Los Angeles & S. L. R. v. Shields
Opinion of the Court
Because of alleged negligence appellee recovered judgment for permanent personal injuries received while he was at work in appellant’s railway tunnel. The tunnel was being widened and raised in height to accommodate two main tracks instead of one. Experienced miners were employed to do the excavating, that is, to drill and shoot down the rock and other material to be removed. Appellee, then between 23 and 24 years old, was first employed in the work as a miner, but was discharged at the end of a month because he did not know enough to do that kind of work. He was then employed as a mucker, that is, to help in removing the déhris from the tunnel and such other work as he might be called on to do. He had had some experience as a mucker in mines. He. and other men who worked with him were subject to the orders and direction of one O’Brien, who was the shift boss over them and an experienced miner. Appellee did some work outside of the tunnel. He received the injuries within two months after his second employment.

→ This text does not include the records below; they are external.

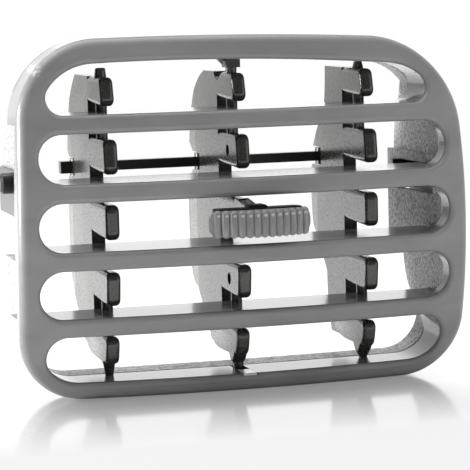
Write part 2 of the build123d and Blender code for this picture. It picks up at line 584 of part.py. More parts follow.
def make_link_rod():
    left = VANE_X["left"] - ROD_END_X
    half_depth = ROD_DEPTH / 2
    half_height = ROD_HEIGHT / 2
    rod = block(left, VANE_X["right"], LINK_Y - half_depth, LINK_Y + half_depth,
                LINK_Z - half_height, LINK_Z + half_height)
    rod += block(left, VANE_X["left"] - LINK_PIN_D, LINK_Y - ROD_END_DEPTH / 2, LINK_Y + ROD_END_DEPTH / 2,
                 LINK_Z - ROD_END_HEIGHT / 2, LINK_Z + ROD_END_HEIGHT / 2)
    low = LINK_Z - ROD_EYE_HEIGHT / 2
    high = LINK_Z + ROD_EYE_HEIGHT / 2
    for x in VANE_X.values():
        rod += post(x, LINK_Y, low, high, ROD_EYE_D)
    for x in VANE_X.values():
        rod -= post(x, LINK_Y, low - 1, high + 1, LINK_PIN_D + 2 * PIN_CLEARANCE)
        rod -= block(x - ROD_MOUTH / 2, x + ROD_MOUTH / 2, LINK_Y, FAR, low - 1, high + 1)
    return rod


def grip_plan():
    half = TAB_WIDTH / 2
    front = ThreePointArc((-half, TAB_END_Y), (0, TAB_FRONT_Y), (half, TAB_END_Y))
    back = Polyline((half, TAB_END_Y), (half, TAB_SPLIT_Y), (-half, TAB_SPLIT_Y), (-half, TAB_END_Y))
    return make_face([front, back])


def front_arc_radius():
    rise = TAB_END_Y - TAB_FRONT_Y
    return ((TAB_WIDTH / 2) ** 2 + rise ** 2) / (2 * rise)


def make_grip():
    half_height = TAB_HEIGHT / 2
    form = along_z(grip_plan(), -half_height, half_height)
    corners = [edge for edge in form.edges().filter_by(Axis.Z) if edge.center().Y < TAB_SPLIT_Y - 0.1]
    form = fillet(corners, TAB_CORNER_R)
    front_view = fillet(Rectangle(TAB_WIDTH, TAB_HEIGHT).vertices(), TAB_BARREL_R)
    form &= along_y(front_view, TAB_FRONT_Y - 1, TAB_SPLIT_Y)
    long_edges = [edge for edge in form.edges() if edge.center().Y < TAB_END_Y and edge.length > TAB_WIDTH / 2]
    form = fillet(long_edges, TAB_EDGE_R)
    ribs = None
    radius = front_arc_radius()
    centre_y = TAB_FRONT_Y + radius
    pitch = TAB_WIDTH / (TAB_RIB_COUNT + 1)
    for i in range(TAB_RIB_COUNT):
        x = pitch * (i - (TAB_RIB_COUNT - 1) / 2)
        y = centre_y - sqrt((radius - TAB_RIB_R) ** 2 - x ** 2)
        rib = post(x, y, -half_height, half_height, 2 * TAB_RIB_R)
        ribs = rib if ribs is None else ribs + rib
    grip = (form & (Pos(0, TAB_RIB_HEIGHT, 0) * form)) + (form & ribs)
    key_x = TAB_KEY_WIDTH / 2 + FIT_GAP
    key_z = TAB_KEY_HEIGHT / 2 + FIT_GAP
    return grip - block(-key_x, key_x, TAB_SPLIT_Y - TAB_KEY_DEPTH - FIT_GAP, TAB_SPLIT_Y + 1, -key_z, key_z)


def make_core():
    width = TAB_CORE_WIDTH / 2
    height = TAB_CORE_HEIGHT / 2
    core = block(-width, width, TAB_SPLIT_Y, TAB_REAR_Y, -height, height)
    core = fillet(core.edges().filter_by(Axis.Z).group_by(Axis.Y)[-1], TAB_CORE_CORNER_R)
    core += block(-TAB_KEY_WIDTH / 2, TAB_KEY_WIDTH / 2, TAB_SPLIT_Y - TAB_KEY_DEPTH, TAB_SPLIT_Y + 0.5,
                  -TAB_KEY_HEIGHT / 2, TAB_KEY_HEIGHT / 2)
    boss = block(-TAB_BOSS_WIDTH / 2, TAB_BOSS_WIDTH / 2, TAB_SPLIT_Y + 0.5, TAB_REAR_Y,
                 height - 0.5, height + TAB_BOSS_HEIGHT)
    core += fillet(boss.edges().filter_by(Axis.Y).group_by(Axis.Z)[-1], TAB_BOSS_HEIGHT)
    socket_x = VANE_THICKNESS / 2 + PRONG_FIT
    socket_z = PRONG_HEIGHT / 2 + PRONG_FIT
    return core - block(-socket_x, socket_x, PRONG_FRONT_Y - PRONG_FIT, TAB_REAR_Y + 5, -socket_z, socket_z)


def write(name, shape):
    solids = (Pos(0, -STUB_Y, -STUB_Z) * shape).solids()
    result = solids[0] if len(solids) == 1 else Compound(children=list(solids))
    export_step(result, f"parts/{name}.step")
    print(name, len(solids), "solid,", round(shape.volume), "mm3")


os.makedirs("parts", exist_ok=True)
write("bezel_grille", make_bezel())
write("rear_shell", make_collar())
write("side_clip_left", make_clip(-1))
write("side_clip_right", make_clip(1))
for vane in VANE_X:
    write(f"vane_{vane}", make_vane(vane))
write("pivot_bush", make_bush())
write("link_rod", make_link_rod())
write("thumb_tab_grip", make_grip())
write("thumb_tab_core", make_core())
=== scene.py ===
"""Dashboard air vent cartridge: finishes, fine pieces, light and camera."""
import math

import bmesh
import bpy
from mathutils import Matrix, Vector


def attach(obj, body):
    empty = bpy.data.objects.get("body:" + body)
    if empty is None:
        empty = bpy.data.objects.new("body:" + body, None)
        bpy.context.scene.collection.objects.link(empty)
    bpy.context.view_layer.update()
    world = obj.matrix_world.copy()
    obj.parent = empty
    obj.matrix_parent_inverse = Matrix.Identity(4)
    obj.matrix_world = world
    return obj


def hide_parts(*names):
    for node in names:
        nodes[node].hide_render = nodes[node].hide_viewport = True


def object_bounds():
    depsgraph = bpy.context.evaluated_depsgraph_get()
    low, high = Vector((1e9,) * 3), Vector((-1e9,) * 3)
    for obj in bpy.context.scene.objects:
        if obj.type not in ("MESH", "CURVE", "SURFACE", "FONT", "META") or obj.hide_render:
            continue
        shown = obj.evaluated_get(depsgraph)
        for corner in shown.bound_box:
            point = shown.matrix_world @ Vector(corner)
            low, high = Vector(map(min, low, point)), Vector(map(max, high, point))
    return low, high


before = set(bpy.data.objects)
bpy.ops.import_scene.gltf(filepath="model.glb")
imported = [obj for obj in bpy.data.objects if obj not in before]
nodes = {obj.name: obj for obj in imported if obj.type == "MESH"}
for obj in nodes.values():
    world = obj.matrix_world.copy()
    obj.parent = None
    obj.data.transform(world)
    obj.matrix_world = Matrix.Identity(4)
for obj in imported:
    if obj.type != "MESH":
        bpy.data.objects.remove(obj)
cad_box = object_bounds()

MM = 0.001

# Camera, fitted to the photograph: its place and aim, in millimetres from the tilt axis
CAMERA_AZIMUTH = 15.78
CAMERA_ELEVATION = 6.31
CAMERA_ROLL = -1.40
CAMERA_DISTANCE = 520.69
CAMERA_TARGET = (-4.95, -21.0, -12.78)
CAMERA_FOCAL_SHARE = 2235.38 / 470   # focal length over the width of the picture
CAMERA_CLIP = 0.01
SENSOR = 36.0

# The room: its level in front and behind, and the depths of a direction between which it changes
ROOM_FRONT = 0.14
ROOM_BACK = 1.20
ROOM_CHANGE = (-0.7, 0.1)

# The soft square lamps, all aimed at the tilt axis: name, place and size in metres, power in watts
LAMPS = (("top_lamp", (-0.10, 0.02, 0.85), 0.9, 9.0),
         ("left_lamp", (-0.85, 0.30, 0.13), 0.34, 20.0),
         ("front_lamp", (0.75, -0.70, 0.12), 0.7, 2.5),
         ("back_lamp", (0.33, 1.20, 0.14), 0.5, 0.45))

# The floor, in metres. Its matt colour as the camera sees it, and as it lights the object
FLOOR_SIZE = 6.0
FLOOR_GAP = 0.0001
FLOOR_ALBEDO_SEEN = 0.30
FLOOR_ALBEDO_FRONT = 0.95
FLOOR_ALBEDO_BACK = 0.82
FLOOR_ALBEDO_CHANGE = (-0.06, 0.02)
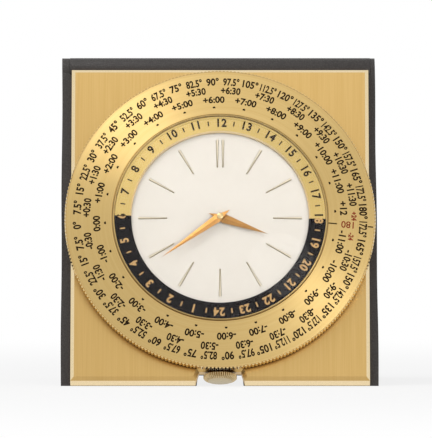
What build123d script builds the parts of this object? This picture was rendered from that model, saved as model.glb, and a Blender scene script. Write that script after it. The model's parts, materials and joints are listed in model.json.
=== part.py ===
from build123d import *
import os
from dataclasses import dataclass
from math import asin, atan2, cos, degrees, radians, sin, sqrt

os.makedirs("parts", exist_ok=True)

# World time clock on a folding leather stand. A brass front plate leans back on a leather board, and a
# leather flap hinged along the top edge stands behind it. A round case through both holds the movement.
# A reeded ring of places turns by hand round the case, and a ring of 24 hours turns once a day inside it.
# Lengths are in millimetres. On the clock, v runs up the plate and n runs out of the dial, from the
# plate's front face at the middle of the dial.

# Stance
lean = 18.0
flap_spread = 36.0

# Front plate, whose sides the ring of places overhangs
plate_side_inset = 1.8
plate_margin = 3.9
dial_rise = 0.45
plate_depth = 3.7
plate_face = 1.2
plate_wall = 1.2
plate_bevel = 1.0
notch_top_half = 5.9
notch_foot_half = 6.9
notch_height = 2.55

# Front board and its ears
board_thickness = 2.0
board_overlap = 2.3
board_drop = 0.75
ear_radius = 3.3
ear_width = 1.5
board_gap = 0.3

# Easel flap with its rolled top edge
roll_radius = 3.7
roll_setback = 7.1
roll_rise = 1.7
flap_inner = 3.9
flap_thickness = 2.5
flap_side_gap = 0.2
arch_radius = 7.0
hinge_pin_radius = 0.8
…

The ground through which the tunnel was driven was not solid rock formation. It is called a conglomerate by miners, consisting of boulders, clay seams, broken rock and dirt. The overhead mass stood firm at places and was hard to pry loose. It was spoken of as a solid conglomerate. At other places it would fall if not supported after being undermined and exposed. The miners found it necessary for their protection to follow their excavations at short intervals with supporting timbers, usually not more than four or five feet from the breast. Concrete was finally put in overhead and on the sides.
The great weight of the evidence of skilled miners who worked there was to the effect that stability of the roof or back of an excavation, whether it was or was not likely to fall, could be ascertained by sounding it with a bar or other iron tool, and that was the practice. If it had a “drummy” sound it was unsafe, would likely fall.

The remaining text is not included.